In 1899 it was ruled that every parish should have an elementary school and the Constable laid the foundation stone of St Mary’s school in 1901. Whilst the new law made elementary education compulsory, there were some exemptions to school attendance including allowing children aged between 8 and 12 to take part in agricultural work for periods of up to six weeks. The farming families of St Mary would have needed their children’s help at harvest time.

Take the road to the left of the school and carry on past the Parish Hall.

Continue along this road and pause outside the house on the right-hand side called Northwood.

Northwood is a fine example of a mid-19th century Jersey farmhouse with associated outbuildings including barns and pigsties. Traditional farmsteads like this make an important contribution to the rural character of the Island.

Near the end of the road a stream meets the road on the right-hand side.

Abreuvoir

The stream has been adapted here to provide a drinking place for cattle and horses called an abreuvoir. The Island is dotted with these interesting examples of roadside heritage that remind us of a time when these animals played an important role in daily life.

Opposite the abreuvoir is a thatched property called Le Ronvillais.

Le Ronvillais
Le Ronvillais

This property dates back to 1690 and it is one of the few remaining thatched houses in Jersey. In the past, however, thatch was a common roofing material. The granite stones that project from the chimneys of many older houses are often referred to as witches’ stones – they were said to have been created for witches to rest on while flying through the night rather than bother the inhabitants of the house. In actual fact, they are drip stones to protect thatch from rainwater running off the chimney stack.

Turn right at the junction and continue along La Rue du Pont. Note the stream running along the roadside wall.

At the junction turn right into La Rue des Marais and continue until you reach the Le Marais bell tower and roadside plaque on your left.

In 1787 John Wesley, the founder of the Methodist movement, visited the Channel Islands and preached across Jersey including here in St Mary at the home of Mrs Le Couteur. The St Mary’s Methodist Society was one of the oldest in the Island and meetings were held in private homes such as Le Marais. On 23 August 1787, Wesley preached in a barn at the rear of the house and the bell tower was erected to call followers to the preaching.

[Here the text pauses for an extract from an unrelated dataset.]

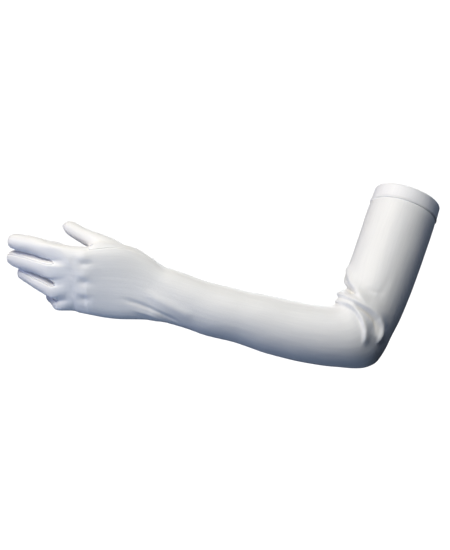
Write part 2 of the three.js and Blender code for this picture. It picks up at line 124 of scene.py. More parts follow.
# Finger sections from the web to the tip; the last row is the tip itself.
FINGER_TABLES = {
    "index": [
        (-387.5, -71.5, -58.9, 15, 9.3, 10.8, 3.6),
        (-396.5, -69, -57.1, 15, 9.7, 9.9, 2.6),
        (-406, -65.5, -54.4, 15, 9.8, 9.4, 2.2),
        (-415.5, -61, -51.9, 15, 9.7, 8.9, 2),
        (-425, -56, -50.2, 15, 9.3, 8.5, 2),
        (-432, -51.5, -48.6, 15, 8.6, 8, 2),
        (-436.8, -48.3, -47.8, 15, 6.8, 6.5, 2),
        (-439.6, -46.4, -47.3, 15, 0, 0, 2),
    ],
    "middle": [
        (-388.5, -69.5, -79, 18, 9.8, 10.8, 3.6),
        (-396.5, -66.3, -77.2, 20, 9.6, 9.6, 2.6),
        (-405.5, -61, -74.4, 23, 9.6, 9.1, 2.2),
        (-415, -54.8, -71.7, 25, 10.2, 8.7, 2),
        (-424.5, -47.8, -69.3, 25, 10, 8.4, 2),
        (-433, -41.7, -66.8, 24, 9.1, 7.8, 2),
        (-439, -38, -65.6, 22, 6.8, 6.1, 2),
        (-442.2, -35.9, -65.2, 22, 0, 0, 2),
    ],
    "ring": [
        (-385.8, -64, -100.8, 20, 8.4, 10, 3.4),
        (-393, -60, -99, 22, 8.5, 9, 2.4),
        (-400.5, -55.5, -95.4, 25, 8.3, 8.6, 2.2),
        (-408.5, -49.5, -91.6, 26, 8, 8.2, 2),
        (-416, -43, -87.4, 26, 7.8, 7.8, 2),
        (-423, -37, -84.1, 26, 7.3, 7.2, 2),
        (-427.6, -32.6, -82.2, 24, 6, 5.9, 2),
        (-430.2, -30.4, -81.4, 24, 0, 0, 2),
    ],
    "little": [
        (-381.2, -57.5, -115.9, 22, 6.8, 9, 3),
        (-385.2, -50, -114.4, 24, 7, 8.2, 2.4),
        (-387.8, -42, -112.8, 26, 7.2, 7.7, 2.2),
        (-390.6, -33.5, -111.2, 26, 7.1, 7.3, 2),
        (-393.4, -25.5, -109.8, 26, 6.9, 7.1, 2),
        (-395.8, -18.5, -108.6, 26, 6.5, 6.6, 2),
        (-397.5, -14, -108, 26, 5, 5.1, 2),
        (-398.4, -11.7, -107.7, 26, 0, 0, 2),
    ],
}
FINGERS = {
    name: table("x y z roll wide deep square", rows) for name, rows in FINGER_TABLES.items()
}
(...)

In his diary, John Wesley described how no one at the house spoke English so interpreters were required in order to translate his sermon. He also wrote that the houses were exactly like those in the interior parts of Wales and equal to the best farmers’ houses in Lincolnshire, but that the people in general were far better behaved than the country farmers in England!

Retrace your steps and take the first left into La Rue de la Grange

On your left you will see a short flight of steps to nowhere! This a granite mounting block to help people mount horses and vehicles with ease. As you continue up the lane you will come to a gate on your left leading to La Pompe.

Mounting Block
Mounting Block

La Pompe

There are two houses at La Pompe, this one having been built more recently with the house behind it being considerably older. One date stone on this older property, from 1720, is inscribed with the initials of Jean Arthur and Rachel Le Couteur, whilst another found on an outhouse, is for Jean Renouf and Elizabeth Picquet and is dated 1680.

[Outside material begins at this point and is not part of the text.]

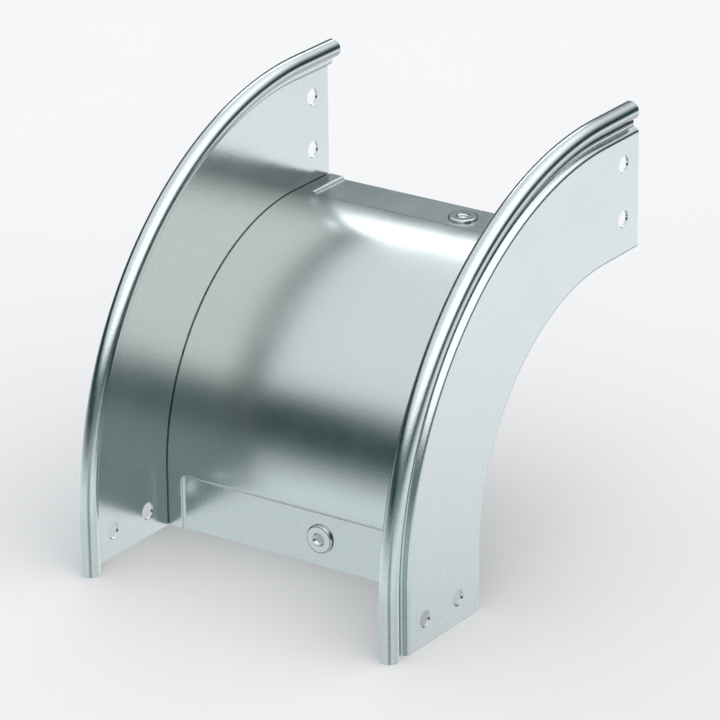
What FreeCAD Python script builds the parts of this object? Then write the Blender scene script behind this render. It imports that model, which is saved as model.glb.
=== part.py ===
import FreeCAD, Part
import math
import os

# Cable tray bend, 90 degrees, in folded galvanised sheet.
# A curved floor sheet lies between two roll-formed side walls. The tray is open on the
# outer side of the bend, so cables climb from the lower end and leave along the upper end.
# Frame: X runs across the tray, Z is up at the lower end, and Y is the run of the upper end.
# The origin is the middle of the floor's tray face at the lower end. Sizes are millimetres.

# Whole bend
inner_width = 146.0
floor_radius = 90.0
straight_length = 24.0
turn_angle = 90.0

# Side wall
wall_sheet = 1.0
wall_height = 60.0
flange_width = 7.0
flange_bend = 0.5
bead_diameter = 7.5
bead_root_bend = 0.9
bead_slit = 0.4
neck_setback = 2.4
neck_length = 1.1
shoulder_angle = 60.0
shoulder_bend = 0.6

# Bolt holes in the side walls
bolt_hole_diameter = 7.0
bolt_hole_pitch = 22.5
bolt_hole_height = 13.5
bolt_hole_end_distance = 11.0

# Floor sheet
floor_sheet = 1.0
floor_edge_gap = 0.5
recess_length = 23.0
recess_side_margin = 7.0
recess_lap_clearance = 0.2
recess_slope_angle = 45.0
recess_corner = 2.5
recess_bend = 0.3

# Threaded bushes
bush_end_distance = 11.5
bush_flange_diameter = 12.0
bush_flange_height = 1.3
bush_flange_chamfer = 0.2
bush_bore_diameter = 5.0
bush_shank_diameter = 8.6
bush_fit_clearance = 0.05
bush_ring_diameter = 10.4
bush_ring_height = 0.8
bush_mouth_angle = 45.0

# Sizes that follow from those above
floor_to_wall_edge = wall_sheet + floor_sheet
recess_depth = floor_sheet + recess_lap_clearance
centre_y = floor_radius
centre_z = straight_length

# How far a cutter runs past what it cuts, and how near an edge must lie to be picked
cutter_overrun = 5.0
match = 0.001


def vec(x, y, z):
    return FreeCAD.Vector(x, y, z)


def heading_vector(angle):
    return vec(math.cos(math.radians(angle)), math.sin(math.radians(angle)), 0)


def strip_face(start, heading, moves, thickness):
    """A folded strip drawn flat in the XY plane, as a face of even thickness.

    The moves follow the middle of the sheet: ("run", length), or
    ("bend", inner_radius, angle), where a positive angle turns left.
    """
    half = thickness / 2
    left_edges = []
    right_edges = []
    point = start
    for move in moves:
        along = heading_vector(heading)
        side = heading_vector(heading + 90)
        if move[0] == "run":
            end = point + along * move[1]
            left_edges.append(Part.makeLine(point + side * half, end + side * half))
            right_edges.append(Part.makeLine(point - side * half, end - side * half))
        else:
            turn = math.copysign(1, move[2])
            middle_radius = move[1] + half
            centre = point + side * (turn * middle_radius)
            angles = [heading - turn * 90 + move[2] * step for step in (0, 0.5, 1)]
            for edges, offset in ((left_edges, -turn * half), (right_edges, turn * half)):
                radius = middle_radius + offset
                through = [centre + heading_vector(angle) * radius for angle in angles]
                edges.append(Part.Arc(*through).toShape())
            end = centre + heading_vector(angles[2]) * middle_radius
            heading = heading + move[2]
        point = end
    closing = [
        Part.makeLine(left_edges[0].firstVertex().Point, right_edges[0].firstVertex().Point),
        Part.makeLine(left_edges[-1].lastVertex().Point, right_edges[-1].lastVertex().Point),
    ]
    outline = Part.Wire(Part.__sortEdges__(left_edges + right_edges + closing))
    return Part.Face(outline)


def wall_profile():
    """Section of a side wall: X is inward from its outer face, Y is up from its bottom edge."""
    half = wall_sheet / 2
    bead_radius = bead_diameter / 2
    bead_middle = bead_radius - half
    root_middle = bead_root_bend + half
    neck_x = neck_setback + half
    bead_x = bead_radius
    bead_y = wall_height - bead_radius

    # The root bend touches the neck and the bead, so its centre is found from both.
    root_offset = neck_x + root_middle - bead_x
    centre_distance = root_middle + bead_middle
    root_drop = math.sqrt(centre_distance**2 - root_offset**2)
    root_y = bead_y - root_drop
    root_angle = 180 - math.degrees(math.atan2(root_drop, -root_offset))

    # The curl stops where its cut edge leaves the slit open beside the root bend.
    slit_reach = root_middle + half + bead_slit
    slit_cosine = (centre_distance**2 + bead_radius**2 - slit_reach**2) / (2 * centre_distance * bead_radius)
    curl_angle = 360 - math.degrees(math.acos(slit_cosine))

    shoulder_middle = shoulder_bend + half
    shoulder_turn = math.radians(shoulder_angle)
    shoulder_run = (neck_setback - 2 * shoulder_middle * (1 - math.cos(shoulder_turn))) / math.sin(shoulder_turn)
    shoulder_rise = 2 * shoulder_middle * math.sin(shoulder_turn) + shoulder_run * math.cos(shoulder_turn)
    web_bottom = flange_bend + wall_sheet
    web_top = root_y - neck_length - shoulder_rise

    moves = [
        ("run", flange_width - web_bottom),
        ("bend", flange_bend, -90),
        ("run", web_top - web_bottom),
        ("bend", shoulder_bend, -shoulder_angle),
        ("run", shoulder_run),
        ("bend", shoulder_bend, shoulder_angle),
        ("run", neck_length),
        ("bend", bead_root_bend, -root_angle),
        ("bend", bead_middle - half, curl_angle),
    ]
    return strip_face(vec(flange_width, half, 0), 180, moves, wall_sheet)


def run_path():
    """The run of the bend along the floor's tray face: straight, arc, straight."""
    middle_turn = math.radians(turn_angle / 2)
    start = vec(0, 0, 0)
    arc_start = vec(0, 0, straight_length)
    arc_middle = vec(
        0,
        centre_y - floor_radius * math.cos(middle_turn),
        centre_z + floor_radius * math.sin(middle_turn),
    )
    arc_end = vec(0, centre_y, centre_z + floor_radius)
    end = arc_end + vec(0, straight_length, 0)
    return Part.Wire(
        [
            Part.makeLine(start, arc_start),
            Part.Arc(arc_start, arc_middle, arc_end).toShape(),
            Part.makeLine(arc_end, end),
        ]
    )


def at_upper_end(shape):
    """The same form at the upper end: both ends mirror across the plane through the bend's middle."""
    half_reach = (centre_y + centre_z) / 2
    return shape.mirror(vec(0, half_reach, half_reach), vec(0, 1, 1))


def bolt_hole_cutters():
    """Pins through both walls, two in a line across the height at each end."""
    reach = inner_width / 2 + wall_sheet + cutter_overrun
    cutters = []
    for count in range(2):
        height = bolt_hole_height + count * bolt_hole_pitch
        pin = Part.makeCylinder(
            bolt_hole_diameter / 2,
            2 * reach,
            vec(-reach, -height, bolt_hole_end_distance),
            vec(1, 0, 0),
        )
        cutters.append(pin)
        cutters.append(at_upper_end(pin))
    return cutters


def side_wall_left():
    """Roll-formed wall at -X: flange under the floor, web, shoulder, neck and curled bead."""
    profile = wall_profile()
    # Flat section to the lower end: inward is +X, and up the wall is -Y.
    profile.rotate(vec(0, 0, 0), vec(1, 0, 0), 180)
    profile.translate(vec(-inner_width / 2 - wall_sheet, floor_to_wall_edge, 0))
    wall = run_path().makePipe(profile)
    return wall.cut(bolt_hole_cutters())


def mirrored_across_tray(shape):
    return shape.mirror(vec(0, 0, 0), vec(1, 0, 0))


def recess_block(depth_from, depth_to, spread):
    """Tapered block of the pressed end recess, between two depths below the tray face.

    It is wider all round by the spread at its upper face, narrows with the slope of
    the pressing, and runs out past the end of the floor.
    """
    outlines = []
    for depth in (depth_from, depth_to):
        taper = spread - (depth - depth_from) / math.tan(math.radians(recess_slope_angle))
        half_width = inner_width / 2 - recess_side_margin + taper
        top = recess_length + taper
        corner = recess_corner + taper
        straight_x = half_width - corner
        straight_z = top - corner
        diagonal = corner * math.sqrt(0.5)
        bottom = -cutter_overrun
        outlines.append(
            Part.Wire(
                [
                    Part.makeLine(vec(-half_width, depth, bottom), vec(-half_width, depth, straight_z)),
                    Part.Arc(
                        vec(-half_width, depth, straight_z),
                        vec(-straight_x - diagonal, depth, straight_z + diagonal),
                        vec(-straight_x, depth, top),
                    ).toShape(),
                    Part.makeLine(vec(-straight_x, depth, top), vec(straight_x, depth, top)),
                    Part.Arc(
                        vec(straight_x, depth, top),
                        vec(straight_x + diagonal, depth, straight_z + diagonal),
                        vec(half_width, depth, straight_z),
                    ).toShape(),
                    Part.makeLine(vec(half_width, depth, straight_z), vec(half_width, depth, bottom)),
                    Part.makeLine(vec(half_width, depth, bottom), vec(-half_width, depth, bottom)),
                ]
            )
        )
    return Part.makeLoft(outlines, True, True)


def round_pressing(sheet, depth, spread, radius):
    """Round the bend line of the lower pressing that lies at the given depth below the tray face."""
    half_width = inner_width / 2 - recess_side_margin + spread + match
    top = recess_length + spread + match
    bend_line = []
    for edge in sheet.Edges:
        points = edge.discretize(3)
        level = all(abs(point.y - depth) < match for point in points)
        inside = all(abs(point.x) < half_width and point.z < top for point in points)
        on_end = all(point.z < match for point in points)
        round_hole = len(edge.Vertexes) < 2
        if level and inside and not on_end and not round_hole:
            bend_line.append(edge)
    return sheet.makeFillet(radius, bend_line)


def bush_axis_at_lower_end():
    """Middle of the bush on the tray face of the recess."""
    return vec(0, recess_depth, bush_end_distance)


def floor():
    """Curved floor sheet with a pressed, lowered panel at each end and a hole for its bush."""
    moves = [
        ("run", straight_length),
        ("bend", floor_radius - floor_sheet, -turn_angle),
        ("run", straight_length),
    ]
    # Drawn with Y as X and Z as Y, then stood up and drawn out across the tray.
    section = strip_face(vec(floor_sheet / 2, 0, 0), 90, moves, floor_sheet)
    section.rotate(vec(0, 0, 0), vec(1, 1, 1), 120)
    width = inner_width - 2 * floor_edge_gap
    section.translate(vec(-width / 2, 0, 0))
    sheet = section.extrude(vec(width, 0, 0))

    # The underside of the pressing follows the tray side at one sheet thickness.
    underside_spread = floor_sheet * math.tan(math.radians(recess_slope_angle / 2))
    pressed = recess_block(floor_sheet, recess_depth + floor_sheet, underside_spread)
    beyond_end = Part.makeBox(
        inner_width,
        recess_depth + 2 * floor_sheet,
        cutter_overrun,
        vec(-inner_width / 2, 0, -cutter_overrun),
    )
    pressed = pressed.cut(beyond_end)
    pocket = recess_block(0, recess_depth, 0)
    hole = Part.makeCylinder(
        bush_shank_diameter / 2 + bush_fit_clearance,
        floor_sheet + cutter_overrun,
        bush_axis_at_lower_end() - vec(0, cutter_overrun / 2, 0),
        vec(0, 1, 0),
    )
    sheet = sheet.fuse([pressed, at_upper_end(pressed)])
    sheet = sheet.cut([pocket, hole, at_upper_end(pocket), at_upper_end(hole)])
    sheet = sheet.removeSplitter()

    # Round the four bend lines of each pressing: two on the tray side, two on the underside.
    outer_bend = recess_bend + floor_sheet
    bends = (
        (0, 0, outer_bend),
        (recess_depth, 0, recess_bend),
        (floor_sheet, underside_spread, recess_bend),
        (recess_depth + floor_sheet, underside_spread, outer_bend),
    )
    for depth, spread, radius in bends:
        sheet = round_pressing(sheet, depth, spread, radius)
        sheet = at_upper_end(round_pressing(at_upper_end(sheet), depth, spread, radius))
    return sheet


def threaded_bush():
    """Pressed-in bush: round flange on the tray side, shank through the sheet, swaged ring below."""
    bore = bush_bore_diameter / 2
    shank = bush_shank_diameter / 2
    flange = bush_flange_diameter / 2
    ring = bush_ring_diameter / 2
    ring_end = floor_sheet + bush_ring_height
    mouth = bore + bush_ring_height * math.tan(math.radians(bush_mouth_angle))
    ring_edge = ring - bush_ring_height / 2
    # Radius along X, depth below the recess's tray face along Y.
    outline = [
        Part.makeLine(vec(bore, -bush_flange_height, 0), vec(flange - bush_flange_chamfer, -bush_flange_height, 0)),
        Part.makeLine(
            vec(flange - bush_flange_chamfer, -bush_flange_height, 0),
            vec(flange, bush_flange_chamfer - bush_flange_height, 0),
        ),
        Part.makeLine(vec(flange, bush_flange_chamfer - bush_flange_height, 0), vec(flange, 0, 0)),
        Part.makeLine(vec(flange, 0, 0), vec(shank, 0, 0)),
        Part.makeLine(vec(shank, 0, 0), vec(shank, floor_sheet, 0)),
        Part.makeLine(vec(shank, floor_sheet, 0), vec(ring, floor_sheet, 0)),
        Part.makeLine(vec(ring, floor_sheet, 0), vec(ring_edge, ring_end, 0)),
        Part.makeLine(vec(ring_edge, ring_end, 0), vec(mouth, ring_end, 0)),
        Part.makeLine(vec(mouth, ring_end, 0), vec(bore, floor_sheet, 0)),
        Part.makeLine(vec(bore, floor_sheet, 0), vec(bore, -bush_flange_height, 0)),
    ]
    bush = Part.Face(Part.Wire(outline)).revolve(vec(0, 0, 0), vec(0, 1, 0), 360)
    bush.translate(bush_axis_at_lower_end())
    return bush


def threaded_bushes():
    """The two bushes, one in each end recess."""
    lower = threaded_bush()
    return Part.makeCompound([lower, at_upper_end(lower)])


os.makedirs("parts", exist_ok=True)
left_wall = side_wall_left()
nodes = {
    "side_wall_left": left_wall,
    "side_wall_right": mirrored_across_tray(left_wall),
    "floor_sheet": floor(),
    "threaded_bushes": threaded_bushes(),
}
for name, shape in nodes.items():
    shape.exportStep("parts/" + name + ".step")
    print(name, len(shape.Solids), shape.isValid(), round(shape.Volume, 1), shape.BoundBox)
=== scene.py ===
import math

import bmesh
import bpy
from mathutils import Matrix, Vector


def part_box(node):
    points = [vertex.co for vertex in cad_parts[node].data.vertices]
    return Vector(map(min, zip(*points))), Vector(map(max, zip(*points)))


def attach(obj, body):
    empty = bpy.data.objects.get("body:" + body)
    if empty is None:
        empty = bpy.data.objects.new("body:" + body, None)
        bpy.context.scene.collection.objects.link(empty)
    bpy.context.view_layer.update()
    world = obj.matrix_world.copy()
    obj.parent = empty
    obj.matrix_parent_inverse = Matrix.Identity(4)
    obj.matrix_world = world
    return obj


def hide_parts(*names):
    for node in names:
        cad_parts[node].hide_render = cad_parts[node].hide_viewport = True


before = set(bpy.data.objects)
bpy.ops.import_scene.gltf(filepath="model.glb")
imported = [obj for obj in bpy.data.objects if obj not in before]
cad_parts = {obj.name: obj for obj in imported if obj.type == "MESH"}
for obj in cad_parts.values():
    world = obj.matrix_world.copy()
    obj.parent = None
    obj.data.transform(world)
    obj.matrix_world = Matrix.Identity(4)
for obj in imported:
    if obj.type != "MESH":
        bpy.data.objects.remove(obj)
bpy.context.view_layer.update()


# Side walls: two mirrored walls, roll-formed from galvanised strip and then curved between rollers.
# Each has a flange that the floor is fixed to, a flat web with two bolt holes at each end, a
# shoulder that steps inward, a short neck and a curled bead along its free edge.
mm = 0.001
right_angle = math.radians(90)
wall_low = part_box("side_wall_left")[0]
floor_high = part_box("floor_sheet")[1]

wall_outer_x = -wall_low.x
wall_top = -wall_low.y
floor_reach = floor_high.z
straight_length = 24 * mm
floor_radius = floor_reach - straight_length
tray_turn = right_angle
run_length = 2 * straight_length + tray_turn * floor_radius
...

Continue walking and on the second bend you will see a tree-lined avenue on your right with a pillar topped with a stone cross.

Medieval cross

This is a rare example of a Medieval cross. It was moved to this location in the mid-19th century and stands on a column which originally stood in St Mary’s Church between the chancel and north chapel.

Medieval Cross
Mid-19th Century Medieval Cross

Continue walking to the end of the road, then cross over and head to St Mary’s Country Inn for some well-earned refreshment!

St Mary’s Country Inn

This building dates back to the 17th century but the existence of a village inn may go back much further. As people began to make long journeys to markets either on foot or horseback, taverns providing refreshment sprung up in the countryside.

In 1897, newspaper reports show that Jean Marie Gouyette lost control of his horse and van as he left the inn, narrowly missing a number of other vehicles and causing them to swerve out of the way. He was arrested near the Church for being drunk in charge of a horse and summonsed to appear in the magistrate’s court. Records show that he was fined £2 for being intoxicated while in charge of a horse and van, and 15 shillings for driving with negligence. So it appears that the offence of ‘drink driving’ was not solely related to the motor car!

The old village blacksmith’s forge standing next to the pub is worth a short detour, especially to look at its black front door which has been repeatedly branded with farmers’ initials.